▶ [The data]
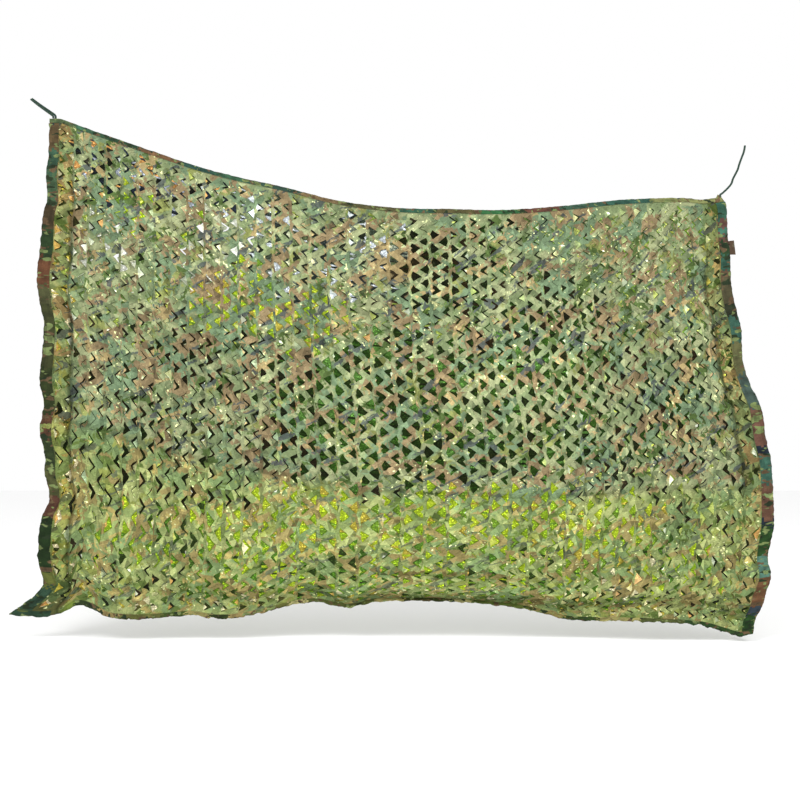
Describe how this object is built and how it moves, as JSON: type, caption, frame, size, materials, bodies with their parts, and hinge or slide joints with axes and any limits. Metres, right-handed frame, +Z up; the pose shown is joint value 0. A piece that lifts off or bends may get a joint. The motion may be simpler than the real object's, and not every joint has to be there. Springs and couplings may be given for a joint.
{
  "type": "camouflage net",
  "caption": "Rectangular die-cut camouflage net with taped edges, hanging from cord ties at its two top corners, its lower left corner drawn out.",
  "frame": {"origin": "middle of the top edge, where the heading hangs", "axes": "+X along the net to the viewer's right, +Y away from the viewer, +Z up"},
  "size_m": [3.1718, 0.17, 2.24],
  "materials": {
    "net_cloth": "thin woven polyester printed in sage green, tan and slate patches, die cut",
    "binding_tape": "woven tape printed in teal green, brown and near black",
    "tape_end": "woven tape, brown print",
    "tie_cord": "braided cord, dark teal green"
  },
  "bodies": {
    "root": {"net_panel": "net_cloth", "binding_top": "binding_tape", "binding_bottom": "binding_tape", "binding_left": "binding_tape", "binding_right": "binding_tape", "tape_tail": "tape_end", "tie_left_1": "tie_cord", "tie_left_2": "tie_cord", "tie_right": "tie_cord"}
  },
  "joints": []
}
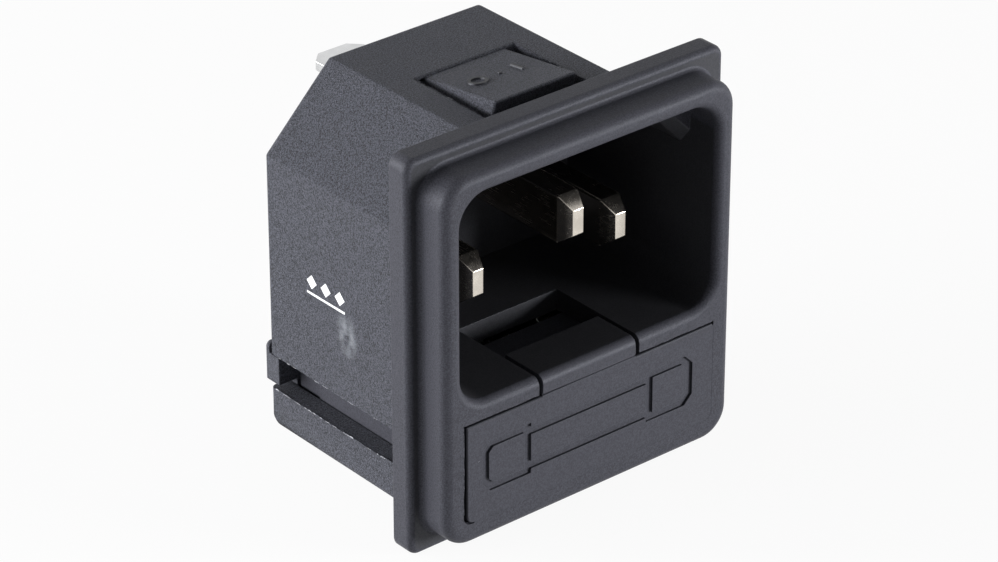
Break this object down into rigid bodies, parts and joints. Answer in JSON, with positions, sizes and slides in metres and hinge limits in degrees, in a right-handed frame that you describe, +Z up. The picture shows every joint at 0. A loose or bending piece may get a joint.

▶ [Work required] Set down the entries verbatim, leaving none out.

▶ [Full output]
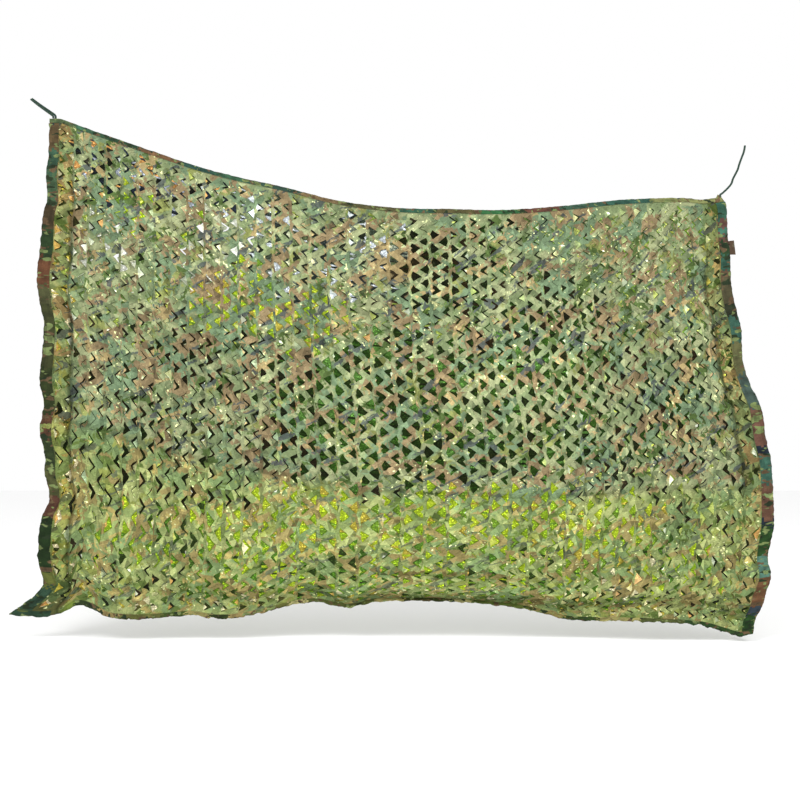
Describe how this object is built and how it moves, as JSON: type, caption, frame, size, materials, bodies with their parts, and hinge or slide joints with axes and any limits. Metres, right-handed frame, +Z up; the pose shown is joint value 0. A piece that lifts off or bends may get a joint. The motion may be simpler than the real object's, and not every joint has to be there. Springs and couplings may be given for a joint.
{
  "type": "camouflage net",
  "caption": "Rectangular die-cut camouflage net with taped edges, hanging from cord ties at its two top corners, its lower left corner drawn out.",
  "frame": {"origin": "middle of the top edge, where the heading hangs", "axes": "+X along the net to the viewer's right, +Y away from the viewer, +Z up"},
  "size_m": [3.1718, 0.17, 2.24],
  "materials": {
    "net_cloth": "thin woven polyester printed in sage green, tan and slate patches, die cut",
    "binding_tape": "woven tape printed in teal green, brown and near black",
    "tape_end": "woven tape, brown print",
    "tie_cord": "braided cord, dark teal green"
  },
  "bodies": {
    "root": {"net_panel": "net_cloth", "binding_top": "binding_tape", "binding_bottom": "binding_tape", "binding_left": "binding_tape", "binding_right": "binding_tape", "tape_tail": "tape_end", "tie_left_1": "tie_cord", "tie_left_2": "tie_cord", "tie_right": "tie_cord"}
  },
  "joints": []
}
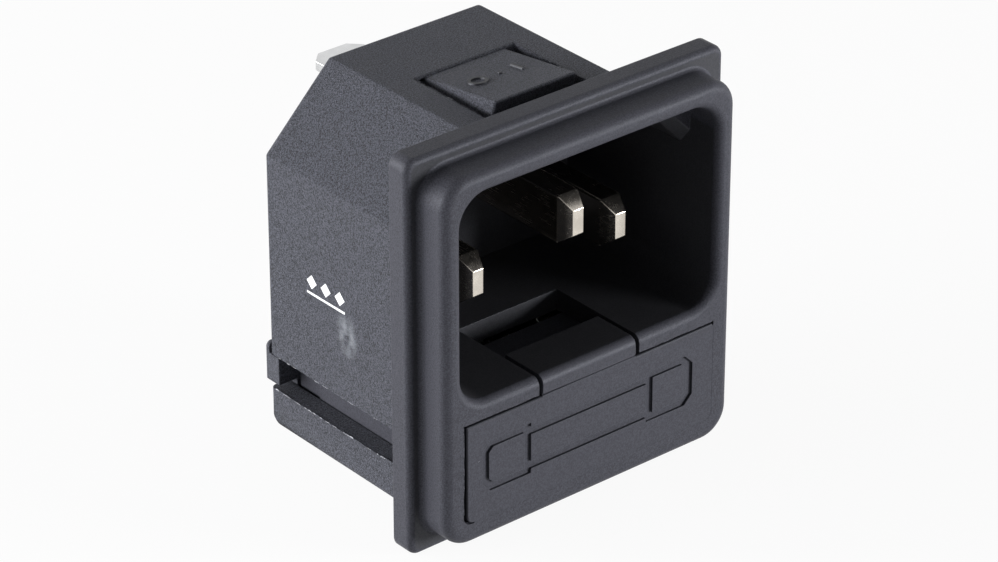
Break this object down into rigid bodies, parts and joints. Answer in JSON, with positions, sizes and slides in metres and hinge limits in degrees, in a right-handed frame that you describe, +Z up. The picture shows every joint at 0. A loose or bending piece may get a joint.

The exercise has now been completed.